Providing Know-how to Industrial Parks around Japan

The efforts towards zero emissions undertaken by the Oyama Industrial Park have been featured both in newspapers and on television. In addition, groups of observers from Oyama Industrial Park No. 2, Haga Industrial Park, and other locations have visited the park to learn about its zero emissions activities.

The Oyama Industrial Park will continue to provide various types of information related to zero emissions to industrial parks around Japan.

Please refer here for further information.

Zero Emissions Efforts at the Komatsu Group

In 1994, United Nations University proposed a vision of zero emissions under which society as a whole would work towards the generation of zero waste in order to achieve a resource-recycling society. Komatsu, receptive to this idea, independently defined zero emissions as "promoting the recycling of industrial waste generated within the company to reduce the amount of landfilled and simple-incineration waste to less than 1% of the total waste generated." Komatsu has not only undertaken activities to reduce its volume of generated waste but also recycled its waste.

Zero Emissions Activities

September 1999 Launches efforts towards zero emissions
November 2000 The Oyama Plant becomes the first manufacturer of construction equipment in Japan to attain zero emissions
March 2002 All of Komatsu Ltd.'s manufacturing facilities attain zero emissions
March 2006 All Japanese manufacturing facilities in the Komatsu Group attain zero emissions

Messages from Project Heads for Zero Emissions Efforts

Here are messages from the project heads for zero emissions efforts at the Oyama Industrial Park.

  • Yasuo Sakamaki (General Manager, General Affairs Dept., Kanto Noki Co., Ltd.)

    I feel that our zero emissions activities changed my thinking that it's enough simply to create a good product. The manufacturing of products naturally generates waste. Before our zero emissions activities, my awareness was only of the fact that someone had been disposing of that waste.
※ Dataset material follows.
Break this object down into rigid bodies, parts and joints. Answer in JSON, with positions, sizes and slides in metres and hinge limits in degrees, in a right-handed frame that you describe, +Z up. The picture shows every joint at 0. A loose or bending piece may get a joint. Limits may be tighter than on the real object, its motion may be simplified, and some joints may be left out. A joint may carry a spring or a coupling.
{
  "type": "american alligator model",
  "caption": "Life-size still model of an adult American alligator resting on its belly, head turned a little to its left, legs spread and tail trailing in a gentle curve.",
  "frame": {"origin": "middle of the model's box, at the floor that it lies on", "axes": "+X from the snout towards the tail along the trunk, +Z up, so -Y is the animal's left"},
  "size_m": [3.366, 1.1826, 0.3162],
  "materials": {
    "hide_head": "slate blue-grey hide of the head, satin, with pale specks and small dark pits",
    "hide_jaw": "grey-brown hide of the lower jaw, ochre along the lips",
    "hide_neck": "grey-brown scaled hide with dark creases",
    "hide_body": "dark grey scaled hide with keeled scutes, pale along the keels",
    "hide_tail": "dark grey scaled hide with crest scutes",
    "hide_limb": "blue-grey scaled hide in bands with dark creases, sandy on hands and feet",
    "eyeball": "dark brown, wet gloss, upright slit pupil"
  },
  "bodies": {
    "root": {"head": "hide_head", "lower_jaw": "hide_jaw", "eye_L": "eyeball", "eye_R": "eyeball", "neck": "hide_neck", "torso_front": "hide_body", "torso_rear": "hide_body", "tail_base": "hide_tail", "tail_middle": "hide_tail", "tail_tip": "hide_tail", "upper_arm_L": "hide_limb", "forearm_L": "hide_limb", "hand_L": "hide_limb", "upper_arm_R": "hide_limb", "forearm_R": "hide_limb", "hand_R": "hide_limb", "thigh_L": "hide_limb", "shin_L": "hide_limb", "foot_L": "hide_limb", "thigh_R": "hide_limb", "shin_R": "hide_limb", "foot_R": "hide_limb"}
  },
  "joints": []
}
But now, I am in a position in which it is I myself who separates the waste by type and utilizes it as resources. Amid recent calls telling us of the depletion of natural resources, I feel that our company has been able to participate in activities that are very meaningful as education for our employees.

  • Yasuyuki Hamano (Technological Affairs Section, Yorozu Tochigi Corporation)
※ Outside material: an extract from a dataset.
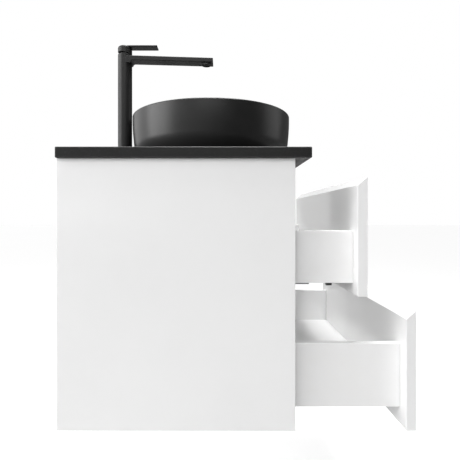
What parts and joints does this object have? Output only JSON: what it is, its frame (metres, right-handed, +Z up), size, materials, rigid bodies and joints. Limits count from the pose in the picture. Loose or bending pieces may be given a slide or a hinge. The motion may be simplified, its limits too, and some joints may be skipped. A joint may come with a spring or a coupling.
{
  "type": "vessel sink on vanity",
  "caption": "Wall-hung white bathroom vanity with drawers drawn open, a black slab top, a round black vessel basin and a tall lever faucet.",
  "frame": {"origin": "on the wall plane, at the centre of the four screw holes of the two wall plates", "axes": "+X to the user's right, +Y into the wall, +Z up"},
  "size_m": [0.618, 0.6595, 0.832],
  "materials": {
    "white_lacquer": "high-gloss white lacquer on board",
    "white_board": "satin white melamine on board",
    "black_slab": "honed black stone",
    "black_ceramic": "satin black glaze",
    "black_metal": "matt black coating on brass",
    "runner_steel": "zinc-plated sheet steel",
    "plated_steel": "plated steel",
    "zinc": "zinc die casting",
    "brass": "turned brass",
    "trap_plastic": "white polypropylene",
    "dark_plastic": "dark grey moulded plastic",
    "rubber": "black rubber",
    "clear_soft": "soft translucent dots"
  },
  "bodies": {
    "cabinet": {"side_panel_left": "white_lacquer", "side_panel_right": "white_lacquer", "bottom_panel": "white_board", "top_front_rail": "white_board", "top_rear_rail": "white_board", "lower_rear_rail": "white_board", "cam_locks": "zinc", "cam_bolts": "plated_steel", "front_bumpers": "clear_soft", "cabinet_hangers": "plated_steel", "hanger_screws": "plated_steel", "wall_plates": "plated_steel", "countertop": "black_slab", "basin_seal": "rubber", "vessel_basin": "black_ceramic", "drain_body": "black_metal", "drain_gasket": "rubber", "drain_clicker": "dark_plastic", "drain_lock_washer": "rubber", "drain_locknut": "brass", "drain_tailpiece": "trap_plastic", "trap_inlet_nut": "trap_plastic", "trap_body": "trap_plastic", "trap_cup": "trap_plastic", "trap_outlet_nut": "trap_plastic", "trap_outlet_tube": "trap_plastic", "faucet_base_ring": "rubber", "faucet_column": "black_metal", "faucet_spout": "black_metal", "aerator": "dark_plastic", "cartridge": "dark_plastic", "cartridge_nut": "brass", "faucet_shank": "brass", "shank_washer": "rubber", "shank_nut": "brass", "supply_tubes": "plated_steel", "upper_runner_fixed": "runner_steel", "lower_runner_fixed": "runner_steel"},
    "upper_drawer": {"upper_drawer_front": "white_lacquer", "upper_drawer_side_left": "white_board", "upper_drawer_side_right": "white_board", "upper_drawer_bottom": "white_board", "upper_drawer_back_boards": "white_board", "pipe_well_boards": "white_board", "upper_runner_drawer": "runner_steel", "upper_runner_clips": "dark_plastic"},
    "upper_runner": {"upper_runner_middle": "runner_steel"},
    "lower_drawer": {"lower_drawer_front": "white_lacquer", "lower_drawer_side_left": "white_board", "lower_drawer_side_right": "white_board", "lower_drawer_bottom": "white_board", "lower_drawer_back": "white_board", "lower_runner_drawer": "runner_steel", "lower_runner_clips": "dark_plastic"},
    "lower_runner": {"lower_runner_middle": "runner_steel"},
    "lever_stem": {"cartridge_stem": "brass"},
    "lever": {"faucet_lever": "black_metal", "lever_spindle": "brass", "lever_set_screw": "plated_steel"},
    "plug": {"drain_plug": "black_metal"}
  },
  "joints": [
    {"name": "upper_drawer_slide", "type": "slide", "parent": "cabinet", "child": "upper_drawer", "axis": [0, -1, 0], "range_m": [-0.113, 0.237]},
    {"name": "upper_runner_slide", "type": "slide", "parent": "cabinet", "child": "upper_runner", "axis": [0, -1, 0], "range_m": [-0.0565, 0.1185]},
    {"name": "lower_drawer_slide", "type": "slide", "parent": "cabinet", "child": "lower_drawer", "axis": [0, -1, 0], "range_m": [-0.202, 0.148]},
    {"name": "lower_runner_slide", "type": "slide", "parent": "cabinet", "child": "lower_runner", "axis": [0, -1, 0], "range_m": [-0.101, 0.074]},
    {"name": "lever_swivel", "type": "hinge", "parent": "cabinet", "child": "lever_stem", "pos_m": [0, -0.052, 0.382], "axis": [0, 0, 1], "range_deg": [-45, 45]},
    {"name": "lever_lift", "type": "hinge", "parent": "lever_stem", "child": "lever", "pos_m": [0, -0.052, 0.388], "axis": [-1, 0, 0], "range_deg": [0, 18]},
    {"name": "plug_slide", "type": "slide", "parent": "cabinet", "child": "plug", "axis": [0, 0, 1], "range_m": [0, 0.008]}
  ],
  "couplings": [
    {"joint": "upper_runner_slide", "follows": "upper_drawer_slide", "ratio": 0.5},
    {"joint": "lower_runner_slide", "follows": "lower_drawer_slide", "ratio": 0.5}
  ]
}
    The hardest part about zero emissions was making sure that the way to separate waste by type was mastered by the employees. For this reason, we presented the information using not only words but also photographs and other visual means. I believe that it is important to keep up steady efforts like this on a day-to-day basis, even now that we have achieved zero emissions. In addition, since zero emissions affects the entire supply chain, I very much hope to contact our suppliers and expand the framework of our activities.

  • Koji Saito (Doctor of Science, Professor of Materials Chemistry and Bioengineering, Oyama National College of Technology)
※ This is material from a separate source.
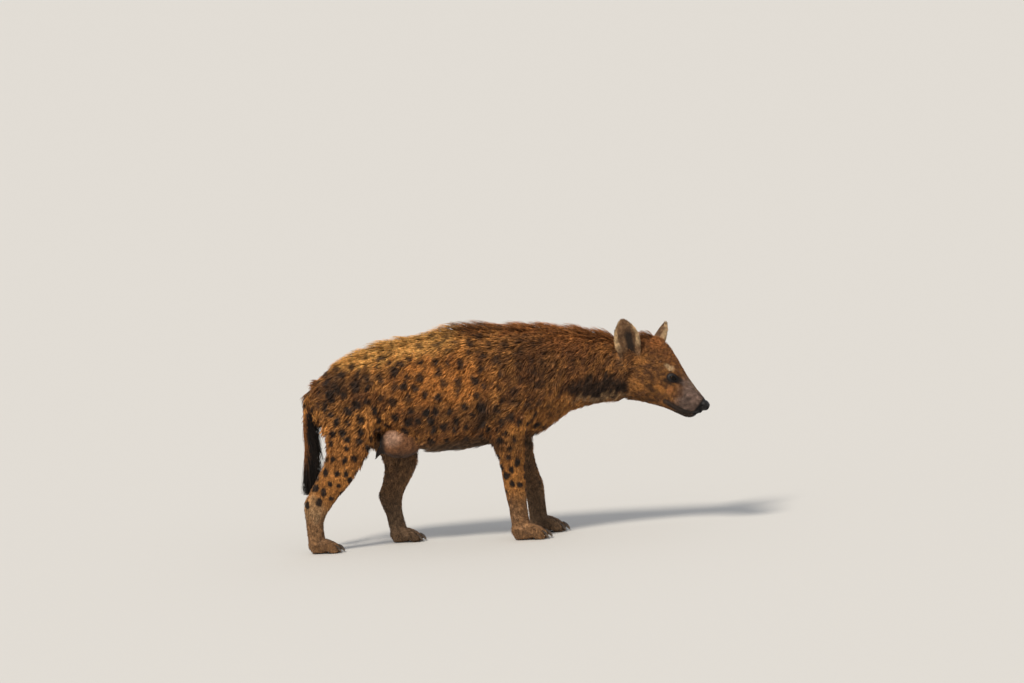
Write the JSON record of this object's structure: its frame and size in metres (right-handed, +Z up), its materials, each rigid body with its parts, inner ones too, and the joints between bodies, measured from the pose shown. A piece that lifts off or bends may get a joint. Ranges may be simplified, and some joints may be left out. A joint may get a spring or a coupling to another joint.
{
  "type": "spotted hyena life-size model",
  "caption": "Still life-size model of an adult female spotted hyena, walking with her head held low, for a natural history display.",
  "frame": {"origin": "on the floor under the middle of the animal's box", "axes": "+X the way the animal faces, +Y to its left, +Z up"},
  "size_m": [1.4446, 0.2798, 0.7752],
  "materials": {
    "coat": "shaggy short fur, tawny brown with dark spots",
    "tail_hair": "long coarse black hair",
    "bare_skin": "thinly haired skin of the udder",
    "dark_skin": "moist dark skin of nose and lips",
    "eye": "wet, very dark brown eye",
    "claw": "dull dark horn"
  },
  "bodies": {
    "root": {"torso": "coat", "neck": "coat", "head": "coat", "lower_jaw": "coat", "nose": "dark_skin", "ear_right": "coat", "ear_left": "coat", "eye_right": "eye", "eye_left": "eye", "foreleg_right": "coat", "foreleg_left": "coat", "hindleg_right": "coat", "hindleg_left": "coat", "forepaw_right": "coat", "forepaw_left": "coat", "hindpaw_right": "coat", "hindpaw_left": "coat", "claw_fore_right_1": "claw", "claw_fore_right_2": "claw", "claw_fore_right_3": "claw", "claw_fore_right_4": "claw", "claw_fore_left_1": "claw", "claw_fore_left_2": "claw", "claw_fore_left_3": "claw", "claw_fore_left_4": "claw", "claw_hind_right_1": "claw", "claw_hind_right_2": "claw", "claw_hind_right_3": "claw", "claw_hind_right_4": "claw", "claw_hind_left_1": "claw", "claw_hind_left_2": "claw", "claw_hind_left_3": "claw", "claw_hind_left_4": "claw", "tail": "tail_hair", "udder": "bare_skin"}
  },
  "joints": []
}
    The students we teach are the engineers of the future. Once they graduate and enter a company, they will come face to face with the issue of the environment. In that regard, this project has provided an excellent stimulus to the students who participated. Their awareness of the environment has increased and it has been a powerful influence on other students as well. In order to keep providing this kind of superb motivation to students, I intend to continue into the future my research activities on environment-related topics.

  • Shinichi Kobayashi (Manager of the Environment Group, General Affairs Dept., Oyama Plant, Komatsu Ltd.)

    At the beginning, I was concerned about whether zero emissions efforts would really take root as an activity for the entire industrial park to participate in, because they are so difficult to undertake. However, engaging in these activities fostered teamwork in the industrial park as a whole. Also, I feel strongly that with time this project led to tremendous results as it expanded through the combined efforts of academia, industry, and government. In the future, I want all member companies to work together to support zero emissions at industrial parks in our prefecture and beyond.